Agile and Scrum. Beyond the BS

For many years wearing developer, programmer, and product manager hats within various Software Companies or within Companies that required software solutions, the idea of Agile and SCRUM just seemed wrong. Of course after the massive overruns and poor end products resulting from the hierarchical UML based ‘waterfall method’, a new flexible methodology was needed. The name ‘Agile’ was given because it needed to be flexible enough to suit the UNIQUE demands of any and every project. Any strict rules-based methodology, even SCRUM has to be wrong because such rules are always contextually based. Each company, project, team, situation and their resources are completely unique. So if the rules have to be created for each ‘project’ and not follow some predefined ‘rote’ system, Agile Methodology therefore should have as few rules as possible. What’s more, the rules can only be created effectively and be applicable and useful by looking at each project holistically. You can’t just follow a prescriptive path.

Agile as a process control technology is simply analogous to a biological or electronic feedback mechanism or even Stimulus-Response behaviour in learning theory. So..
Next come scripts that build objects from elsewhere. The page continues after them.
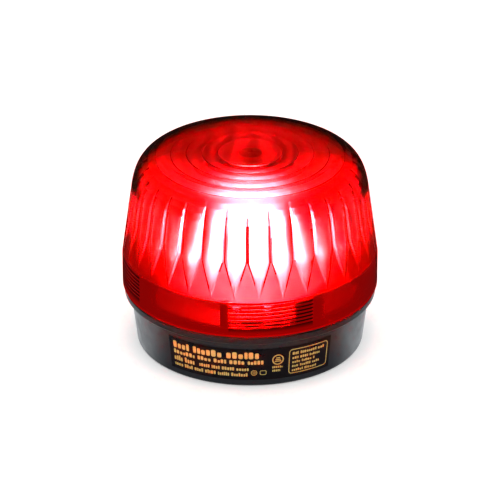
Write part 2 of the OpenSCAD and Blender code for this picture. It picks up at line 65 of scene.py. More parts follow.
# ---------------------------------------------------------------- measures from the frame
lens_low, lens_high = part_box("lens")
holder_low, holder_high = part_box("tube_holder")
glass_low, glass_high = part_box("flash_tube")
label_low, label_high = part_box("rating_label")

LENS_R = lens_high.x
LENS_TOP = lens_high.z
RIM_Z = lens_low.z
FRONT = math.radians(-90)          # the front of the light looks along -Y


# ---------------------------------------------------------------- small helpers
def around(angle, radius, z):
    """A point at an angle from the front, positive towards +X."""
    a = FRONT + math.radians(angle)
    return Vector((radius * math.cos(a), radius * math.sin(a), z))


def piece(name, verts, faces, body, material, smooth=True):
    """A mesh object that rides on a CAD body."""
    mesh = bpy.data.meshes.new(name)
    mesh.from_pydata([tuple(v) for v in verts], [], faces)
    mesh.validate()
    bm = bmesh.new()
    bm.from_mesh(mesh)
    bmesh.ops.recalc_face_normals(bm, faces=bm.faces)
    bm.to_mesh(mesh)
    bm.free()
    for face in mesh.polygons:
        face.use_smooth = smooth
    obj = bpy.data.objects.new(name, mesh)
    bpy.context.scene.collection.objects.link(obj)
    mesh.materials.append(material)
    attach(obj, body)
    return obj


def sharpen(obj, degrees):
    """Marks edges sharper than an angle, so that flat facets stay crisp."""
    bm = bmesh.new()
    bm.from_mesh(obj.data)
    for edge in bm.edges:
        if len(edge.link_faces) == 2:
            edge.smooth = edge.calc_face_angle(0) < math.radians(degrees)
    bm.to_mesh(obj.data)
    bm.free()


# ---------------------------------------------------------------- materials
class Shader:
    """A node material with a Principled surface and a few named texture nodes."""

    def __init__(self, name):
        self.material = bpy.data.materials.new(name)
        self.material.use_nodes = True
        self.tree = self.material.node_tree
        self.tree.nodes.clear()
        self.out = self.add("ShaderNodeOutputMaterial")
        self.surface = self.add("ShaderNodeBsdfPrincipled")
        self.link(self.surface.outputs[0], self.out.inputs["Surface"])

    def add(self, kind, **values):
        node = self.tree.nodes.new(kind)
        for key, value in values.items():
            if key in node.inputs:
                node.inputs[key].default_value = value
            else:
                setattr(node, key, value)
        return node

    def link(self, a, b):
        self.tree.links.new(a, b)

    def set(self, **values):
        for key, value in values.items():
            self.surface.inputs[key.replace("_", " ")].default_value = value
        return self

    def coords(self):
        return self.add("ShaderNodeTexCoord").outputs["Object"]

    def noise(self, scale, detail=3.0, stretch=None):
        tex = self.add("ShaderNodeTexNoise", Scale=scale, Detail=detail, Roughness=0.55)
        source = self.coords()
        if stretch:
            mapping = self.add("ShaderNodeMapping", Scale=stretch)
            self.link(source, mapping.inputs["Vector"])
            source = mapping.outputs["Vector"]
        self.link(source, tex.inputs["Vector"])
        return tex.outputs["Fac"]

    def ramp(self, source, stops):
        """Colours by value: each stop is a place from 0 to 1 and a colour."""
        node = self.add("ShaderNodeValToRGB")
        elements = node.color_ramp.elements
        while len(elements) < len(stops):
            elements.new(0.5)
        for element, (place, colour) in zip(elements, stops):
            element.position = place
            element.color = (*colour, 1)
        self.link(source, node.inputs["Fac"])
        return node.outputs["Color"]

    def span(self, source, low, high, start=0.0, end=1.0):
        """Maps a value that runs from start to end onto low to high."""
        node = self.add("ShaderNodeMapRange")
        node.inputs["From Min"].default_value = start
        node.inputs["From Max"].default_value = end
        node.inputs["To Min"].default_value = low
        node.inputs["To Max"].default_value = high
        self.link(source, node.inputs["Value"])
        return node.outputs["Result"]

    def bump(self, height, strength, distance):
        node = self.add("ShaderNodeBump", Strength=strength, Distance=distance)
        self.link(height, node.inputs["Height"])
        self.link(node.outputs["Normal"], self.surface.inputs["Normal"])

    def vary_colour(self, source, low, high):
        self.link(self.ramp(source, [(0.3, low), (0.7, high)]), self.surface.inputs["Base Color"])

    def vary_rough(self, source, low, high):
        self.link(self.span(source, low, high, 0.3, 0.7), self.surface.inputs["Roughness"])


def scaled(colour, factor):
    return tuple(min(1.0, c * factor) for c in colour)


def plastic(name, colour, rough=0.4, grain=1400.0, depth=0.25, spread=0.12, **sockets):
    """Moulded plastic: fine grain in the bump, slow changes of colour and gloss."""
    s = Shader(name)
    s.set(**sockets)
    s.vary_colour(s.noise(60.0, 4.0), scaled(colour, 1 - spread), scaled(colour, 1 + spread))
    s.vary_rough(s.noise(180.0, 5.0), rough - 0.06, rough + 0.08)
    s.bump(s.noise(grain, 2.0), depth, 0.00005)
    return s.material


def metal(name, colour, rough=0.3, stretch=(1, 1, 12), scale=900.0):
    """Drawn or plated metal with fine lines and dull spots."""
    s = Shader(name)
    s.set(Metallic=1.0)
    s.vary_colour(s.noise(300.0, 4.0), scaled(colour, 0.8), scaled(colour, 1.1))
    s.vary_rough(s.noise(scale, 3.0, stretch=stretch), rough - 0.1, rough + 0.15)
    s.bump(s.noise(scale, 3.0, stretch=stretch), 0.2, 0.00003)
    return s.material


LENS_DYE = (0.88, 0.016, 0.05)
LENS_DENSITY = 2400.0                # dye strength, per metre
LENS_IOR = 1.56
DARKEST_TINT = (0.002, 0.00002, 0.00002)   # what passes where the lens is darkest, under the most painted shade and rim darkening
TINT_STOPS = 4
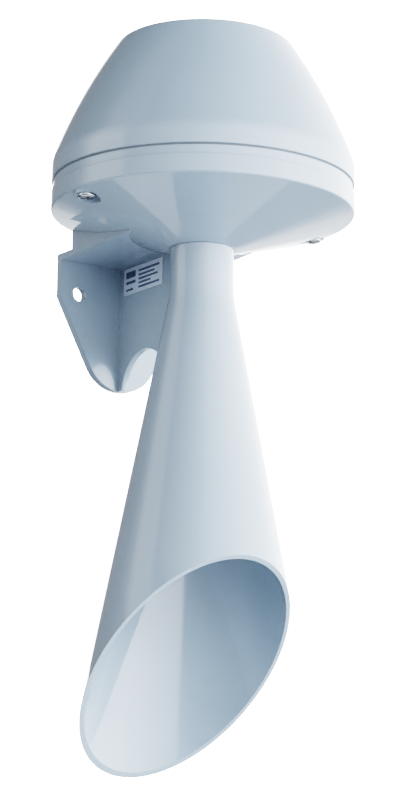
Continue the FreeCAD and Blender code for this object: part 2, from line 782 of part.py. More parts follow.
def clamp_fasteners():
    length = s.clamp_thickness + s.gasket_thickness * 2 + s.diaphragm_thickness + s.screw_grip
    fastener = screw("clamp_screw", s.screw_m3, s.head_m3, s.head_m3_height, length, clamp_top)
    free = [number for number in range(CLAMP_STATIONS)
            if number not in BRIDGE_STATIONS + BREAKER_STATIONS]
    group("clamp_screws", fastener, [(*station(number), 0) for number in free])
    fastener = screw("breaker_screw", s.screw_m3, s.head_m3, s.head_m3_height,
                     length + s.cheek_thickness, clamp_top + s.cheek_thickness)
    group("breaker_screws", fastener, [(*station(number), 0) for number in BREAKER_STATIONS])
    fastener = screw("bridge_screw", s.screw_m4, s.head_m4, s.head_m4_height,
                     length + s.bridge_thickness, clamp_top + s.bridge_thickness)
    group("bridge_screws", fastener, [(*station(number), 0) for number in BRIDGE_STATIONS])


# ---------------------------------------------------------------- armature and magnet

def armature():
    """Soft iron bar with a tab that reaches forward under the contact arm's nose."""
    body = new_body("armature")
    half_length, half_width = s.armature_length / 2, s.armature_width / 2
    sketch = new_sketch(body, "XY_Plane", armature_bottom)
    rectangle(sketch, -half_length, half_length, -half_width, half_width)
    pad(body, sketch, s.armature_thickness)
    sketch = new_sketch(body, "XY_Plane", armature_top - s.armature_thickness / 2)
    tab_end = s.pivot_offset - s.arm_reach + s.nose_length * 2
    rectangle(sketch, -s.tab_width / 2, s.tab_width / 2, -tab_end, -half_width)
    pad(body, sketch, s.armature_thickness / 2)
    sketch = new_sketch(body, "XY_Plane", armature_bottom)
    circle(sketch, 0, 0, s.screw_m4 + s.thread_gap)
    pocket(body, sketch, s.armature_thickness)


def armature_fasteners():
    """A washer each side of the diaphragm and a screw up into the armature."""
    washer = new_body("armature_washer")
    turn(washer, [(s.screw_m4 + s.thread_gap, 0), (s.stud_washer_radius, 0),
                  (s.stud_washer_radius, s.washer_thickness),
                  (s.screw_m4 + s.thread_gap, s.washer_thickness)])
    below = dish_top - s.diaphragm_thickness - s.washer_thickness
    group("armature_washers", washer, [(0, 0, dish_top), (0, 0, below)])
    screw("armature_screw", s.screw_m4, s.head_m4, s.head_m4_height, armature_top - below, below,
          heads_up=False)


def magnet_core():
    """E-shaped stack of laminations, legs down."""
    body = new_body("magnet_core")
    half, leg, centre = s.core_length / 2, s.outer_leg, s.centre_leg / 2
    sketch = new_sketch(body, "XZ_Plane")
    outline(sketch, [(-half, pole_height), (leg - half, pole_height), (leg - half, yoke_bottom),
                     (-centre, yoke_bottom), (-centre, pole_height), (centre, pole_height),
                     (centre, yoke_bottom), (half - leg, yoke_bottom), (half - leg, pole_height),
                     (half, pole_height), (half, core_top), (-half, core_top)])
    pad(body, sketch, s.core_depth, centred=True)
    bolt_holes(body, s.core_depth)


def bolt_holes(body, depth):
    """The two holes for the bolts that hold the yoke between the bridge's cheeks."""
    sketch = new_sketch(body, "XZ_Plane")
    for across in (s.core_bolt_spacing / 2, -s.core_bolt_spacing / 2):
        circle(sketch, across, core_top - s.yoke_height / 2, s.screw_m4 + s.hole_gap)
    pocket(body, sketch, depth * 2, centred=True)


def coil():
    """Moulded bobbin on the centre leg, and the winding on it."""
    gap = s.coil_gap
    inner_x, inner_y = s.centre_leg / 2 + gap / 2, s.core_depth / 2 + gap / 2
    outer_x, outer_y = inner_x + s.bobbin_wall, inner_y + s.bobbin_wall
    flange_x = s.core_length / 2 - s.outer_leg - gap
    flange_y = s.core_depth / 2 + s.coil_reach
    bottom, top = pole_height + gap, yoke_bottom - gap
    bobbin = new_body("coil_bobbin")
    for height, length in ((bottom, s.bobbin_flange), (top - s.bobbin_flange, s.bobbin_flange)):
        sketch = new_sketch(bobbin, "XY_Plane", height)
        rectangle(sketch, -flange_x, flange_x, -flange_y, flange_y)
        pad(bobbin, sketch, length)
    sketch = new_sketch(bobbin, "XY_Plane", bottom)
    rectangle(sketch, -outer_x, outer_x, -outer_y, outer_y)
    pad(bobbin, sketch, top - bottom)
    sketch = new_sketch(bobbin, "XY_Plane", bottom)
    rectangle(sketch, -inner_x, inner_x, -inner_y, inner_y)
    pocket(bobbin, sketch, top - bottom)
    winding = new_body("coil_winding")
    sketch = new_sketch(winding, "XY_Plane", bottom + s.bobbin_flange)
    rectangle(sketch, gap - flange_x, flange_x - gap, gap - flange_y, flange_y - gap)
    rectangle(sketch, -outer_x, outer_x, -outer_y, outer_y)
    pad(winding, sketch, top - bottom - s.bobbin_flange * 2)


def magnet_bridge():
    """Bent strap over the core: feet on the clamp ring, and cheeks that grip the yoke."""
    body = new_body("magnet_bridge")
    thick = s.bridge_thickness
    inside = s.core_length / 2 + thick
    outside = inside + thick
    foot = outside + s.bridge_foot
    sketch = new_sketch(body, "XZ_Plane")
    outline(sketch, [(-foot, clamp_top), (-inside, clamp_top), (-inside, core_top),
                     (inside, core_top), (inside, clamp_top), (foot, clamp_top),
                     (foot, clamp_top + thick), (outside, clamp_top + thick),
                     (outside, bridge_top), (-outside, bridge_top),
                     (-outside, clamp_top + thick), (-foot, clamp_top + thick)])
    pad(body, sketch, s.bridge_width, centred=True)
    half = s.core_depth / 2
    sketch = new_sketch(body, "XY_Plane", yoke_bottom + s.coil_gap)
    for side in (1, -1):
        rectangle(sketch, -s.core_length / 2, s.core_length / 2, side * half,
                  side * s.bridge_width / 2)
    pad(body, sketch, bridge_top - yoke_bottom - s.coil_gap)
    bolt_holes(body, s.bridge_width)
    sketch = new_sketch(body, "XY_Plane", clamp_top)
    for across in (s.clamp_screw_circle, -s.clamp_screw_circle):
        circle(sketch, across, 0, s.screw_m4 + s.hole_gap)
    pocket(body, sketch, thick)
    sketch = new_sketch(body, "XY_Plane", core_top)
    for across in (s.block_screw_spacing / 2, -s.block_screw_spacing / 2):
        circle(sketch, across, 0, s.screw_m3 + s.thread_gap)
    pocket(body, sketch, thick)


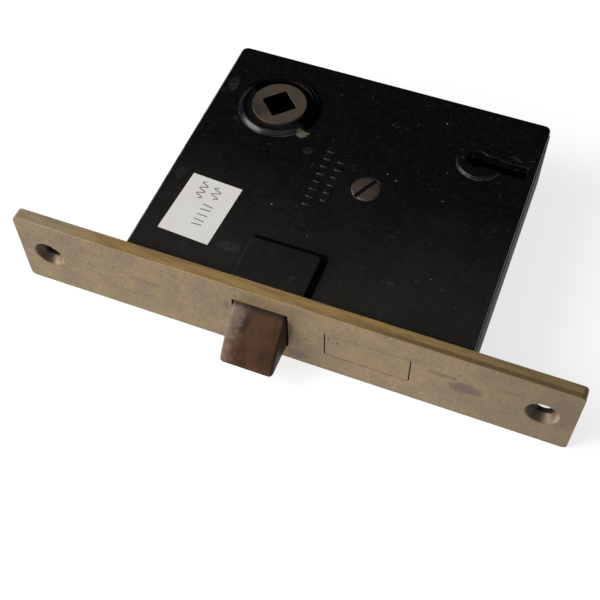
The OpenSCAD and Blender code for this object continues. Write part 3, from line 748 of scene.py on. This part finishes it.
def ribbon(mesh, points, place):
    """A thin closed bar along a line of flat points, put in its place by a function."""
    half = PEN_WIDTH / 2
    rings = []
    for i, point in enumerate(points):
        ahead = points[min(i + 1, len(points) - 1)] - points[max(i - 1, 0)]
        across = Vector((-ahead.y, ahead.x)).normalized() * half
        left, right = point + across, point - across
        corners = ((left, 0), (right, 0), (right, INK_HEIGHT), (left, INK_HEIGHT))
        rings.append([mesh.verts.new(place(flat, height)) for flat, height in corners])
    for a, b in zip(rings, rings[1:]):
        for k in range(4):
            mesh.faces.new((a[k], a[(k + 1) % 4], b[(k + 1) % 4], b[k]))
    mesh.faces.new(list(reversed(rings[0])))
    mesh.faces.new(rings[-1])


def wave(start, length, swing, turns):
    """A plain zigzag with round bends, running along the label's own Y."""
    steps = 12 * turns
    points = []
    for i in range(steps + 1):
        sideways = swing * math.sin(math.tau * turns * i / steps)
        points.append(Vector((start[0] + sideways, start[1] + length * i / steps)) * MM)
    return points


def make_label_marks():
    """Two rows of meaningless pen marks in place of the handwriting."""
    low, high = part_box("paper_label")
    middle = (Vector(low) + Vector(high)) / 2
    turn = Matrix.Rotation(LABEL_TURN, 2)

    def place(flat, height):
        spot = turn @ flat
        return (middle.x + spot.x, middle.y + spot.y, high[2] + height)

    mesh = bmesh.new()
    ribbon(mesh, wave((-2.75, 3.1), 6.4, 1.1, 3), place)
    for i in range(5):
        lean = 0.35 * math.cos(2.3 * i)
        at = -6.0 + 1.9 * i
        ribbon(mesh, [Vector((0.0, at)) * MM, Vector((3.3, at + lean)) * MM], place)
    ribbon(mesh, wave((1.7, 4.4), 4.4, 1.3, 2), place)
    bmesh.ops.recalc_face_normals(mesh, faces=mesh.faces)
    data = bpy.data.meshes.new("label_marks")
    mesh.to_mesh(data)
    mesh.free()
    marks = bpy.data.objects.new("label_marks", data)
    bpy.context.scene.collection.objects.link(marks)
    data.materials.append(pen_ink())
    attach(marks, "lock_body")


make_camera()
make_world()
make_floor()
for sun_name, settings in SUNS.items():
    make_sun(sun_name, *settings)
dress_nodes()
make_label_marks()
make_springs()
bpy.context.scene.view_settings.view_transform = "Standard"
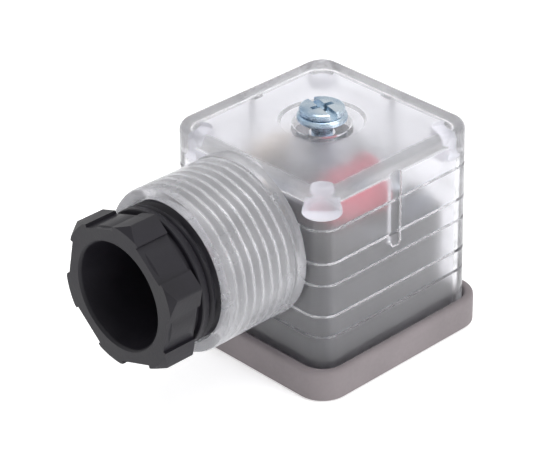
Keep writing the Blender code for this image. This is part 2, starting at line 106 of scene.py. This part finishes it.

  • 1. Find out where you are
  • 2. Take a small step (action) towards your goal
  • 3. Measure the result (response)
  • 3. Adjust your understanding (behaviour) based on what you learned
  • 4. Repeat

But, for this to work we need to know our clearly defined goal.
If the result of our action is an error then:

  • what is its proportion
  • How do we re-integrate the error into our existing knowledge (paradigm)
  • What is the differential step required to bring us back to our goal

In software terms, rather than biological, behavioural, or physical, how do we proceed:

  • When faced with two or more alternatives that deliver roughly the same value,
    Take the path that makes future (code) change (and development) easier.

That’s it, nothing more… Nothing else is needed other than the necessary common-sense execution skills (design, planning, programming and communication).

There is no need to make an industry out AGILE and SCRUM and complicate it with rules and diagrams, with certification, training programs and other controlling and money making ‘needs’ of the ‘software industry’. AGILE is not a state but a process. You can’t apply a generic state to a fluid process.